Так вот, по пути на рынок два друга не пропускали ни одного подобного заведения. В каждом у них находились друзья-приятели, и со всеми было, что обсудить за кружкой пива. Причем, бравые деды не застревали надолго в одном месте и, выпив не торопясь священный «мужской набор», чинно следовали дальше, покуривая на ходу.
Для меня, шестилетки, в этих мужских «марш-бросках» имелся свой интерес – простенькие, дешевые конфеты, уже затвердевшие от времени, если не ошибаюсь, «Школьные». Казалось бы, что они мне, ребенку вполне состоятельных родителей, работавших на Северах? Всякие легкодоступные шоколадные вкусности вроде «Мишка на Севере» частенько гостевали на столе. Почему же те, «Школьные», действовали так магнетически? Теперь с улыбкой вспоминаю, что дело-то было скорее в самом процессе. Конфетки эти буфетчицы питейно-закусочных заведений без лишних объяснений выдавали посетителям, купившим порцию выпивки, на сдачу. Возражений не было никаких: кто-то молча прятал «сдачу» в карман, а кто-то и вовсе не брал, оставляя на прилавке. А вот мои деды, не сговариваясь, эти конфеты отдавали мне. Какими же вкусными казались тогда эти незамысловатые подарки!

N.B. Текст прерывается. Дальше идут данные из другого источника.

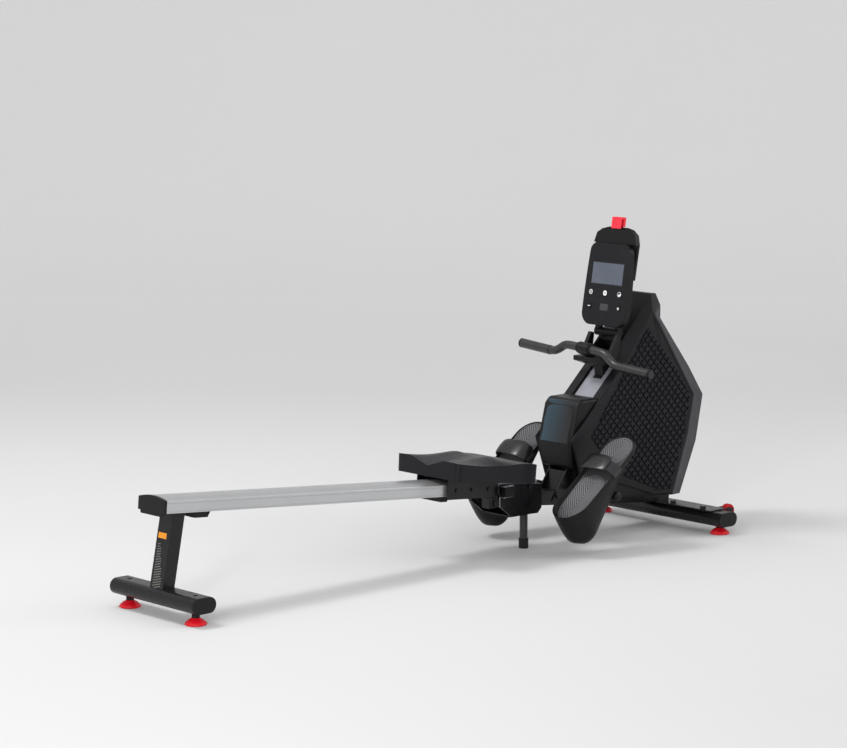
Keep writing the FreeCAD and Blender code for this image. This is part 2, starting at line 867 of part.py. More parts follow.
def column():
    """The channel's floor cover, and the printed metal label on it."""
    depth = "channel_depth"
    cover = column_plate("3", "60", "357", f"{depth} + 3.2", "channel_half - gap")
    slot = box("14", "30", "60", along("1690"), "0", "430")
    sub_part("column_cover", cut(cover, slot))
    label = column_plate("1.2", "160", "250", depth, "channel_half - 3")
    foot = box("48", "38", "200", along("1702"), "0", "400")
    sub_part("label_plate", cut(label, foot))


def pod_corners(extra):
    """The pod's side outline, with a margin for the opening that it stands in."""
    e = extra
    return [
        (along(f"1527 - {e}"), f"236 - {e}"),
        (along(f"1584 + {e}"), f"226 - {e}"),
        (along(f"1606 + {e}"), "300"),
        (along(f"1640 + {e}"), f"448 + {e}"),
        (along("1560"), f"448 + {e}"),
        (along(f"1545 - {e}"), f"432 + {e}"),
        (along(f"1511 - {e}"), "313"),
    ]


def pod():
    """The rounded cover over the column's foot, between the pedals: a hollow box, open to the front."""
    body = prism(pod_corners("0"), "2 * pod_half")
    round_edges(body, "12", lambda a, b: across(a, b) and (a.z > 400 or a.z < 240))
    core = prism(
        [
            (along("1533"), "242"),
            (along("1540"), "200"),
            (along("1700"), "200"),
            (along("1700"), "470"),
            (along("1640"), "444"),
            (along("1566"), "442"),
            (along("1551"), "430"),
            (along("1517"), "313"),
        ],
        "2 * (pod_half - 4)",
    )
    sub_part("pod_cover", cut(body, core))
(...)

Каюсь, порой, завидев по дороге знакомую вывеску, я молча теребил деда за рукав, глазами указывая нужное направление, и тем самым провоцировал бравых старичков на посещение очередного питейного заведения. Дед понимающе хмыкал и сворачивал туда, куда тянул его «заботливый» внучок. Ну а там уже я терпеливо, словно был ни при чем, топтался рядом с чинно выбирающими заказ мужчинами в ожидании своих «законных» конфеток.
Всё это было давно, а кажется, будто вчера, да так явственно, что щемит сердце.

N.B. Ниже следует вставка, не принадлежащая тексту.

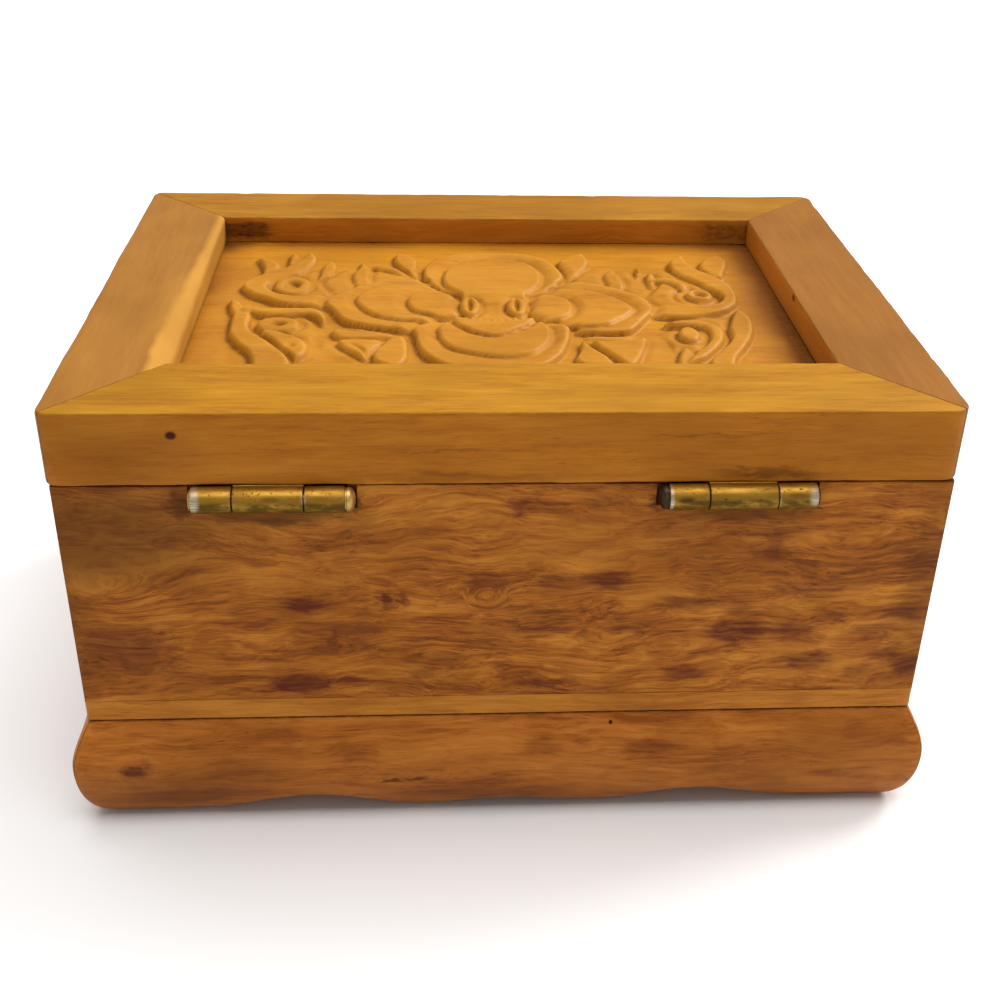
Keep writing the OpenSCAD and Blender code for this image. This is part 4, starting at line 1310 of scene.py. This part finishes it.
WALL_SHADE = [
    (70, 62, 27.0, 13.0, 0.62), (65.5, 64.5, 8.0, 3.0, 0.35), (40.5, 65, 15.0, 2.4, 0.7),
    (-39.5, 65, 14.5, 2.2, 0.6), (55.5, 67, 3.4, 4.2, 0.85), (26.5, 67.5, 1.8, 3.2, 0.7),
    (-25.5, 68, 1.8, 3.4, 0.8), (-53, 68, 1.4, 2.8, 0.6), (26, 64.5, 4.0, 5.0, 0.35),
    (-75, 50, 6.0, 22.0, 0.35), (76, 40, 5.0, 16.0, 0.3),
]
WALL_KNOTS = [(4, 48, 5.0, 3.6, 1.0), (70.5, 50.5, 14.0, 6.5, 0.8)]
SKIRT_MARKS = [
    (68, 13, 3.4, 2.4, 0.85), (28, 16, 4.6, 2.0, 0.6), (-27, 16, 7.0, 2.2, 0.65),
    (-6.5, 16.5, 4.4, 2.2, 0.5), (-41, 11, 8.0, 2.2, 0.4), (-62.5, 9, 5.0, 1.6, 0.4),
    (50, 13.5, 7.0, 2.6, 0.4), (60, 6, 16.0, 3.0, 0.5), (4, 5.5, 20.0, 3.2, 0.5),
]
SKIRT_SHADE = [
    (21, 9.5, 4.4, 0.5, 0.8), (16.5, 10, 2.6, 0.45, 0.7), (66, 7, 24.0, 8.0, 0.3),
    (-62, 11, 22.0, 11.0, 0.16), (2, 3, 40.0, 5.0, 0.2),
]
SKIRT_PIPS = [(-19.5, 20.5, 0.45, 0.45, 1.0)]
LID_PIPS = [(55.5, 80.5, 1.1, 0.9, 1.0)]
RAIL_PIPS = [(5, 83.5, 1.3, 0.8, 0.9)]
LID_BACK_SHADE = [
    (-43, 73, 10.0, 1.2, 0.65), (10.5, 77.5, 9.0, 0.35, 0.35), (-31, 80, 9.0, 0.35, 0.35),
    (64, 78, 18.0, 9.0, 0.24), (10, 72.5, 34.0, 0.9, 0.3),
]

# What the wood of each side looks like; the photograph shows the back
RAIL_LOOKS = {
    "back": dict(tones=LID_TONES, contrast=0.65, below=(BACK_TINT, WHOLE_RAIL), shade=LID_BACK_SHADE,
                 pips=LID_PIPS),
    "front": dict(tones=LID_FRONT_TONES, contrast=0.65, below=(FRONT_TINT, 1 - OPENING_FRONT_Y)),
    "left": dict(tones=LID_LEFT_TONES, figure=0.35, contrast=0.35, below=(LEFT_TINT, OPENING_X + 1),
                 pips=RAIL_PIPS),
    "right": dict(tones=LID_RIGHT_TONES, figure=0.35, contrast=0.35),
}
WALL_LOOK = dict(tones=WALL_TONES, figure=2.6, contrast=0.85, blotch=0.2, glow=0.1)
SKIRT_LOOK = dict(tones=SKIRT_TONES, figure=1.6, contrast=0.9, blotch=0.25, glow=0.12)
WALL_LOOKS = dict.fromkeys(TURNS, WALL_LOOK)
SKIRT_LOOKS = dict.fromkeys(TURNS, SKIRT_LOOK)
WALL_LOOKS["back"] = WALL_LOOK | dict(
    contrast=1.05, glow=0.2, marks=WALL_MARKS, shade=WALL_SHADE, knots=WALL_KNOTS,
)
SKIRT_LOOKS["back"] = SKIRT_LOOK | dict(marks=SKIRT_MARKS, shade=SKIRT_SHADE, pips=SKIRT_PIPS)
# What makes a side's pieces, their body, their slot, the seed of their grain and their looks
SIDE_PIECES = (
    (rail, "lid", "lid_wood", 1, RAIL_LOOKS),
    (wall, "box", "wall_wood", 11, WALL_LOOKS),
    (skirt, "box", "skirt_wood", 21, SKIRT_LOOKS),
)


# Stage

CAMERA_AT = (13.25, 262.65, 182.94)
CAMERA_PITCH, CAMERA_YAW, CAMERA_ROLL = 30.357, -4.425, 1.747
LENS, SENSOR = 49.94, 36.0
SHIFT_X, SHIFT_Y = -0.0257, 0.0245
CLIP_START, CLIP_END = 0.01, 20.0
SKY_STRENGTH = 0.37
SKY_TONE = (1.0, 0.99, 0.97, 1.0)
FLOOR_HALF = 6000.0
FLOOR_TONES = ((0.85, 0.86, 0.87), (0.88, 0.89, 0.90))
# Square soft lights: their place and width in metres, power and colour
LIGHTS = {
    "key": ((-1.15, -0.65, 1.0), 0.7, 21.0, (1.0, 0.98, 0.95)),
    "top": ((0.0, 0.0, 1.6), 1.6, 30.0, (1.0, 0.98, 0.96)),
}
LIT_PLACE = (0, 0, 0.05)


def add_camera():
    """The photograph's viewpoint, fitted to the box's edges."""
    pitch, yaw, roll = (math.radians(a) for a in (CAMERA_PITCH, CAMERA_YAW, CAMERA_ROLL))
    forward = Vector((math.sin(yaw) * math.cos(pitch), -math.cos(yaw) * math.cos(pitch), -math.sin(pitch)))
    level = forward.cross(Vector((0, 0, 1))).normalized()
    above = level.cross(forward)
    right = math.cos(roll) * level + math.sin(roll) * above
    up = math.cos(roll) * above - math.sin(roll) * level
    data = bpy.data.cameras.new("camera")
    data.lens, data.sensor_width = LENS, SENSOR
    data.shift_x, data.shift_y = SHIFT_X, SHIFT_Y
    data.clip_start, data.clip_end = CLIP_START, CLIP_END
    camera = add_object("camera", data)
    turn = Matrix((right, up, -forward)).transposed().to_4x4()
    camera.matrix_world = Matrix.Translation(Vector(CAMERA_AT) * MM) @ turn
    bpy.context.scene.camera = camera


def add_light(name, place, width, power, tint):
    """A square soft light that faces the box."""
    data = bpy.data.lights.new(name, "AREA")
    data.shape, data.size, data.energy, data.color = "SQUARE", width, power, tint
    light = add_object(name, data)
    light.location = place
    light.rotation_mode = "QUATERNION"
    light.rotation_quaternion = (Vector(place) - Vector(LIT_PLACE)).to_track_quat("Z", "Y")


def add_stage():
    """A pale floor, a soft sky and two lights."""
    g = Graph("pale_floor")
    material = g.finish(g.mix(g.layer(g.mm, "mottle"), *FLOOR_TONES), 0.8)
    half = FLOOR_HALF
    corners = [(-half, -half, 0), (half, -half, 0), (half, half, 0), (-half, half, 0)]
    floor = mesh_object("floor", corners, [(0, 1, 2, 3)])
    floor.data.materials.append(material)
    world = bpy.data.worlds.new("studio")
    world.use_nodes = True
    sky = world.node_tree.nodes["Background"]
    sky.inputs[0].default_value = SKY_TONE
    sky.inputs[1].default_value = SKY_STRENGTH
    bpy.context.scene.world = world
    bpy.context.scene.view_settings.view_transform = "Standard"
    for name, light in LIGHTS.items():
        add_light(name, *light)


# The box

def build():
    """Makes every piece and gives it its wood or metal."""
    for side, turns in TURNS.items():
        for make, body, slot, seed, looks in SIDE_PIECES:
            piece, node = make(side)
            dress(piece, body, wood(f"{node}_grain", turns, seed + turns, **looks[side]), node)
    board = wood("bottom_board_grain", 0, 31, BOARD_TONES)
    dress(bottom_board(), "box", board, "bottom_board")
    panel = wood("lid_carved_panel_grain", 0, 33, PANEL_TONES, contrast=0.5, rough=(0.36, 0.5), carved=True)
    dress(carved_panel(), "lid", panel, "lid_carved_panel")
    brass = metal("worn_brass", BRASS_TONES, 0.95, 1, bare=BRASS_BARE, stained=BRASS_STAINED)
    pin_metals = {
        "left": metal("dark_pin_metal", DARK_PIN_TONES, 0.8, 2),
        "right": metal("pin_metal", PIN_TONES, 0.6, 2),
    }
    screw_metal = metal("screw_metal", SCREW_TONES, 0.4, 3)
    for side, pin_metal in pin_metals.items():
        hinge(side, brass, pin_metal, screw_metal)


add_camera()
add_stage()
build()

Вот он, пожелтелый снимок передо мной, а за ним жизнь моих стариков, нелегкая, как у большинства таких же, как они, честно прожитая. Служили, работали, любили, вырастили детей, внуков понянчили. Вот и всё? Да нет, не всё…Их нет, моих стариков, а я есть. И есть я благодаря тебе, дед, герою, победителю и просто Человеку!